Businesses in the State of Tennessee should take note of several significant changes to Tennessee's data breach statute that take effect for data breaches occurring on or after July 1, 2016.

Currently, Tennessee Code Annotated § 47-18-2107 states, among other things, that persons, businesses and government agencies in Tennessee that own or license computerized data containing personal information must disclose breaches of the security of their systems to Tennessee residents whose unencrypted personal information was, or is reasonably believed to have been, acquired by an unauthorized person. Disclosures must be made "in the most expedient time possible and without unreasonable delay," subject to statutory qualifications. A similar requirement applies to "information holders" who maintain computerized data on behalf of others. Such information holders must notify owners or licensees of computerized data of breaches immediately following discovery.

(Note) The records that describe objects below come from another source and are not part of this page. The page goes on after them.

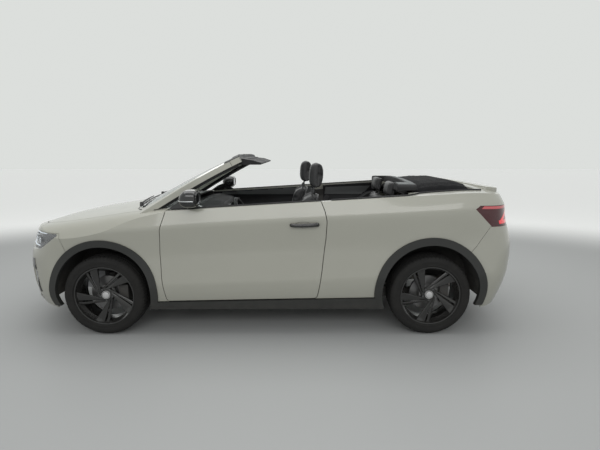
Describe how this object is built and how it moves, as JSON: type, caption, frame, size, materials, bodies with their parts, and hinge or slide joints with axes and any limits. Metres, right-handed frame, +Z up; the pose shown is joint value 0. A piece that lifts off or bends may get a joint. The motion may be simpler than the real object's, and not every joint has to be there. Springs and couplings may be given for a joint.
{
  "type": "crossover convertible",
  "caption": "Crossover convertible car with folded soft top, opening doors, bonnet and boot lid, rolling wheels and steered front wheels.",
  "frame": {"origin": "on the ground under the middle of the car", "axes": "+X towards the tail, +Y to the car's right, +Z up"},
  "size_m": [4.2729, 1.984, 1.4482],
  "materials": {
    "body_paint": "warm light grey gloss paint",
    "black_plastic": "grained black cladding",
    "gloss_black": "gloss black",
    "clear_glass": "clear windscreen glass",
    "lamp_clear": "clear lamp cover",
    "lamp_red": "red lamp lens",
    "interior_trim": "soft black trim",
    "seat_cover": "black seat covering",
    "roof_cloth": "black roof cloth",
    "roof_panel": "grey lining with dark edge",
    "floor_pan": "dark coated pan",
    "tyre": "black rubber",
    "rim": "gloss black alloy",
    "disc": "turned steel",
    "chassis": "dark coated steel",
    "engine": "cast aluminium",
    "exhaust": "stainless pipe"
  },
  "bodies": {
    "body": {"underbody": "floor_pan", "front_wing_left": "body_paint", "front_wing_right": "body_paint", "rear_quarter_left": "body_paint", "rear_quarter_right": "body_paint", "front_bumper": "body_paint", "rear_bumper": "body_paint", "front_grilles": "gloss_black", "rear_lower_panel": "black_plastic", "cladding_left": "black_plastic", "cladding_right": "black_plastic", "wheel_liners": "black_plastic", "cowl": "black_plastic", "windscreen_frame": "body_paint", "windscreen_trim": "interior_trim", "windscreen_glass": "clear_glass", "headlamps": "lamp_clear", "tail_lamps": "lamp_red", "quarter_trims": "interior_trim", "dashboard": "interior_trim", "front_seat_left": "seat_cover", "front_seat_right": "seat_cover", "rear_seat": "seat_cover", "soft_top": "roof_cloth", "roof_front_section": "roof_panel", "engine": "engine", "front_subframe": "chassis", "rear_axle": "chassis", "exhaust": "exhaust"},
    "knuckle_left": {"knuckle_left": "chassis"},
    "knuckle_right": {"knuckle_right": "chassis"},
    "door_left": {"door_left": "body_paint", "door_trim_left": "interior_trim", "door_fittings_left": "gloss_black"},
    "door_right": {"door_right": "body_paint", "door_trim_right": "interior_trim", "door_fittings_right": "gloss_black"},
    "bonnet": {"bonnet": "body_paint"},
    "boot_lid": {"boot_lid": "body_paint", "lid_lamps": "lamp_red", "spoiler": "gloss_black"},
    "steering_wheel": {"steering_wheel": "interior_trim"},
    "wheel_front_left": {"tyre_front_left": "tyre", "rim_front_left": "rim", "brake_disc_front_left": "disc"},
    "wheel_front_right": {"tyre_front_right": "tyre", "rim_front_right": "rim", "brake_disc_front_right": "disc"},
    "wheel_rear_left": {"tyre_rear_left": "tyre", "rim_rear_left": "rim", "brake_disc_rear_left": "disc"},
    "wheel_rear_right": {"tyre_rear_right": "tyre", "rim_rear_right": "rim", "brake_disc_rear_right": "disc"}
  },
  "joints": [
    {"name": "door_left_hinge", "type": "hinge", "parent": "body", "child": "door_left", "pos_m": [-0.857, -0.895, 0.6], "axis": [0, 0, -1], "range_deg": [0, 65]},
    {"name": "door_right_hinge", "type": "hinge", "parent": "body", "child": "door_right", "pos_m": [-0.857, 0.895, 0.6], "axis": [0, 0, 1], "range_deg": [0, 65]},
    {"name": "bonnet_hinge", "type": "hinge", "parent": "body", "child": "bonnet", "pos_m": [-0.988, 0, 1.044], "axis": [0, 1, 0], "range_deg": [0, 50]},
    {"name": "boot_lid_hinge", "type": "hinge", "parent": "body", "child": "boot_lid", "pos_m": [1.7485, 0, 1.189], "axis": [0, -1, 0], "range_deg": [0, 75]},
    {"name": "steer_left", "type": "hinge", "parent": "body", "child": "knuckle_left", "pos_m": [-1.3045, -0.693, 0.33], "axis": [0, 0, 1], "range_deg": [-34, 34]},
    {"name": "steer_right", "type": "hinge", "parent": "body", "child": "knuckle_right", "pos_m": [-1.3045, 0.693, 0.33], "axis": [0, 0, 1], "range_deg": [-34, 34]},
    {"name": "steering_wheel_turn", "type": "hinge", "parent": "body", "child": "steering_wheel", "pos_m": [-0.2245, -0.37, 0.9], "axis": [0.9063, 0, 0.4226], "range_deg": [-482, 482]},
    {"name": "wheel_front_left_roll", "type": "hinge", "parent": "knuckle_left", "child": "wheel_front_left", "pos_m": [-1.3045, -0.773, 0.33], "axis": [0, 1, 0], "continuous": true},
    {"name": "wheel_front_right_roll", "type": "hinge", "parent": "knuckle_right", "child": "wheel_front_right", "pos_m": [-1.3045, 0.773, 0.33], "axis": [0, 1, 0], "continuous": true},
    {"name": "wheel_rear_left_roll", "type": "hinge", "parent": "body", "child": "wheel_rear_left", "pos_m": [1.3255, -0.773, 0.33], "axis": [0, 1, 0], "continuous": true},
    {"name": "wheel_rear_right_roll", "type": "hinge", "parent": "body", "child": "wheel_rear_right", "pos_m": [1.3255, 0.773, 0.33], "axis": [0, 1, 0], "continuous": true}
  ],
  "couplings": [
    {"joint": "steer_right", "follows": "steer_left", "ratio": 1},
    {"joint": "steering_wheel_turn", "follows": "steer_left", "ratio": 14}
  ]
}
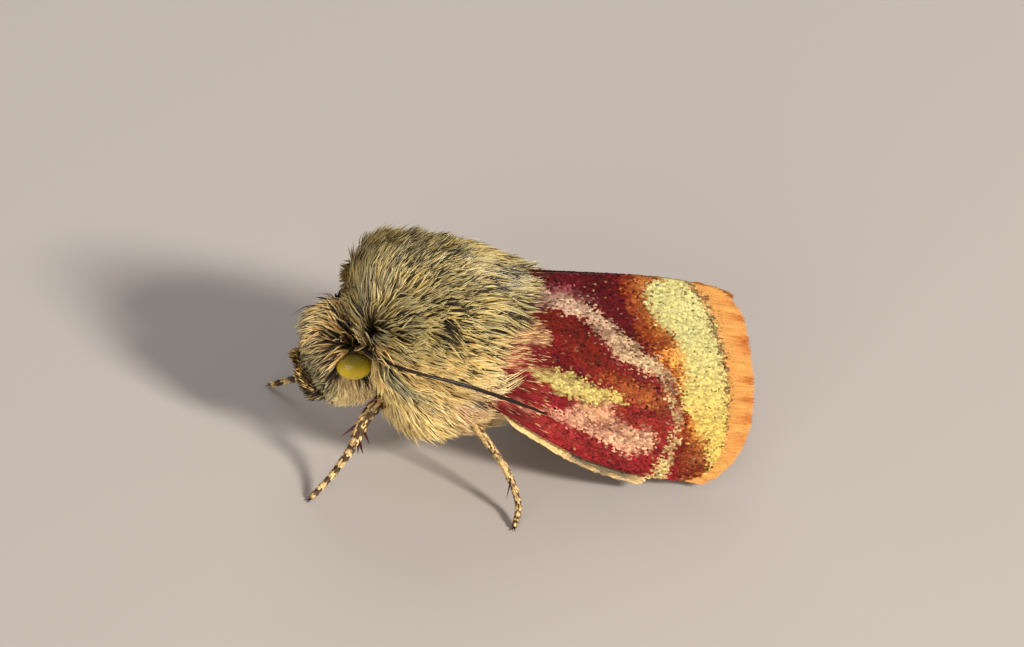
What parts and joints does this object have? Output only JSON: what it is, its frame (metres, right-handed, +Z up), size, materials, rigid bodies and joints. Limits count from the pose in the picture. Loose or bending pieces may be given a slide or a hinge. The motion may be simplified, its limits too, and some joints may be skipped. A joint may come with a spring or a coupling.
{
  "type": "flower moth",
  "caption": "Small day-flying flower moth at rest, wings folded roof-like over the abdomen, hairy thorax and head, feelers swept back.",
  "frame": {"origin": "on the floor, under the middle of the moth's bounding box", "axes": "+Z up, the head points to -X and the wing tips to +X, the moth's left side is towards -Y"},
  "size_m": [0.0112, 0.0078, 0.0059],
  "materials": {
    "head_coat": "short shaggy tan and dark hair scales",
    "thorax_coat": "long olive-tan hair scales with pale tips",
    "abdomen": "flat pale buff scales in rings",
    "eye": "glossy faceted olive green",
    "antenna": "thin dark brown rings",
    "palp": "dark bristly scales with pale tips",
    "forewing": "powdery scales in maroon, crimson, pink and pale yellow",
    "hindwing": "powdery buff scales, grey towards the edge",
    "leg": "cream scales banded with dark brown"
  },
  "bodies": {
    "root": {"head": "head_coat", "thorax": "thorax_coat", "abdomen": "abdomen", "eye_left": "eye", "eye_right": "eye", "antenna_left": "antenna", "antenna_right": "antenna", "palp_left": "palp", "palp_right": "palp", "forewing_left": "forewing", "forewing_right": "forewing", "hindwing_left": "hindwing", "hindwing_right": "hindwing", "foreleg_left": "leg", "foreleg_right": "leg", "midleg_left": "leg", "midleg_right": "leg", "hindleg_left": "leg", "hindleg_right": "leg"}
  },
  "joints": []
}
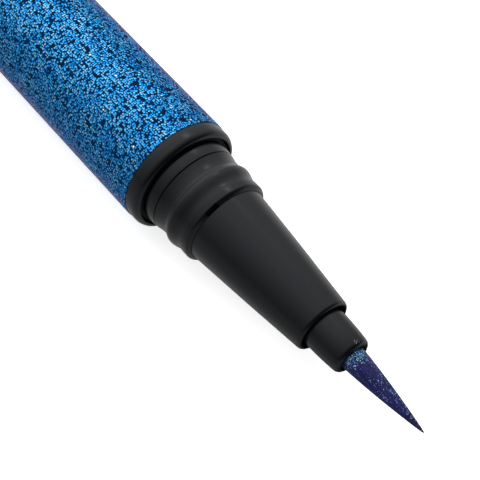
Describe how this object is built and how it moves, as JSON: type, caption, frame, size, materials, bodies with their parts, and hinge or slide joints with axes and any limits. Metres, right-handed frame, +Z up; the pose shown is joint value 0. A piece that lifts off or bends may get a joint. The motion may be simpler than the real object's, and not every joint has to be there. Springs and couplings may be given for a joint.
{
  "type": "glitter eyeliner pen",
  "caption": "Brush-tip liquid glitter eyeliner pen lying on its side, with a glitter-covered barrel, a stepped black neck and cone, and its pull-off cap in line ahead of the tip.",
  "frame": {"origin": "centre of the bounding box's bottom face, on the surface that the pen and the cap lie on", "axes": "+X along the pen from its tail to its brush and on through the cap, +Z up, +Y to the left when looking along +X"},
  "size_m": [0.175, 0.0104, 0.0104],
  "materials": {
    "glitter_film": "dense bright blue glitter dots on near-black navy, under a clear gloss coat",
    "black_plastic": "satin moulded black",
    "black_rubber": "soft dark rubber",
    "wet_brush_fibre": "nylon filaments wet with dark blue glitter liner",
    "white_plastic": "natural moulded plastic",
    "wick_fibre": "bonded fibre",
    "clear_plastic": "clear moulded plastic",
    "steel": "polished stainless steel"
  },
  "bodies": {
    "pen": {"glitter_sleeve": "glitter_film", "barrel": "black_plastic", "neck_ring": "black_rubber", "front_section": "black_plastic", "ferrule": "black_plastic", "brush": "wet_brush_fibre", "brush_retainer": "white_plastic", "feed_rod": "wick_fibre", "feed_comb": "white_plastic", "front_seal_ring": "black_rubber", "feed_seal_ring": "black_rubber", "ink_tank": "clear_plastic", "tail_plug": "black_plastic", "tail_seal_ring": "black_rubber"},
    "cap": {"cap_shell": "black_plastic", "cap_sleeve": "glitter_film", "cap_liner": "white_plastic", "cap_seal_ring": "black_rubber", "cap_end_plug": "black_plastic"},
    "ball": {"agitator_ball": "steel"}
  },
  "joints": [
    {"name": "cap_slide", "type": "slide", "parent": "pen", "child": "cap", "axis": [-1, 0, 0], "range_m": [0, 0.04065]},
    {"name": "ball_slide", "type": "slide", "parent": "pen", "child": "ball", "axis": [1, 0, 0], "range_m": [0, 0.04535]}
  ]
}
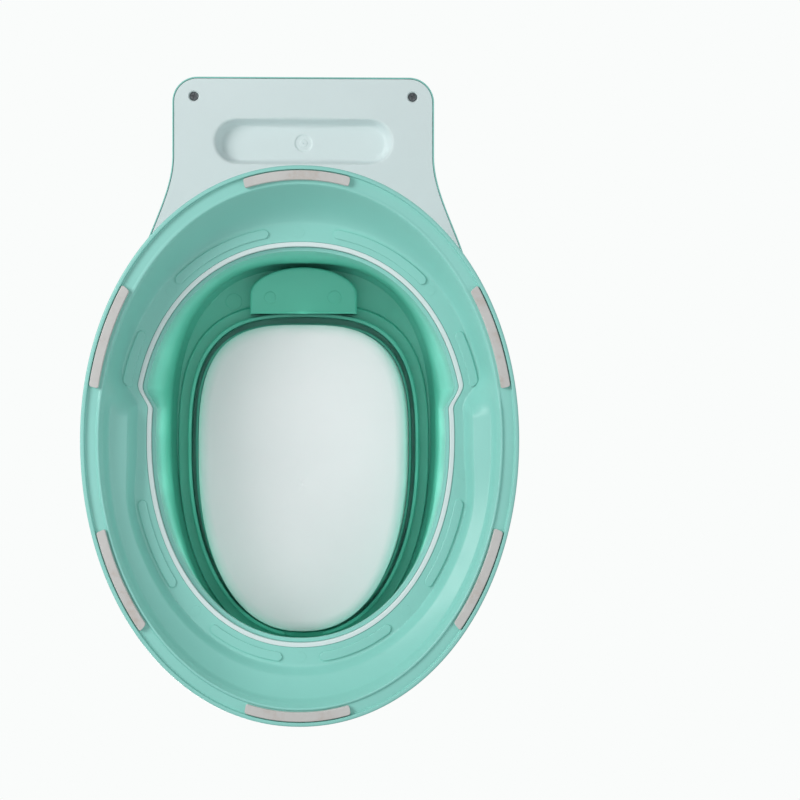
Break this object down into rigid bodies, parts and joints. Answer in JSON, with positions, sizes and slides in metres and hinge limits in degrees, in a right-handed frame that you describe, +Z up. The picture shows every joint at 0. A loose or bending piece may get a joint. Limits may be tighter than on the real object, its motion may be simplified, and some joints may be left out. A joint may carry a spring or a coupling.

The Tennessee General Assembly's recent enactment (S.B. No. 2005) changes the foregoing statute in several ways. First and very notably, the breach notification statue will no longer apply to entities subject to the Health Insurance Portability and Accountability Act ("HIPAA"), including covered entities and their business associates. This will be a welcome development for entities subject to HIPAA, including health care providers, health plans and the vendors who access patient information while providing services on their behalf. However, entities subject to HIPAA in some instances that also hold computerized personal information not subject to HIPAA should not assume that the Tennessee data breach statute is inapplicable to their operations across the board. Rather, they should seek advice regarding the application of federal and Tennessee law to particular business operations to ensure their compliance procedures are appropriately nuanced.

Second, and also highly significant, is the replacement of the current soft reporting timeframe with new reporting deadline language indicating that entities must provide breach disclosures "immediately, but no later than 45 days" after becoming aware of a breach. Entities that will remain subject to the Tennessee breach notification requirement should modify their data breach response procedures to take this new deadline into account.

Third, Tennessee entities should be aware that the word "unencrypted" has been deleted from the statute. Practically, this means that encryption of information will not automatically render a breach of such information not a breach for purposes of the statute. However, encryption may still be relevant in determining whether breach notification is required because of its potential impact on any determination of whether an unauthorized acquisition of data "materially compromises the security, confidentiality, or integrity of personal information."

Last but not least, the statute has been modified to state that an "unauthorized person" includes "an employee of the information holder who is discovered by the information holder to have obtained personal information and intentionally used it for an unlawful purpose." This change clarifies that breaches are not limited to acquisitions of information by outsiders. Internal breaches can result from the actions of employees, and entities should take steps to guard against the same.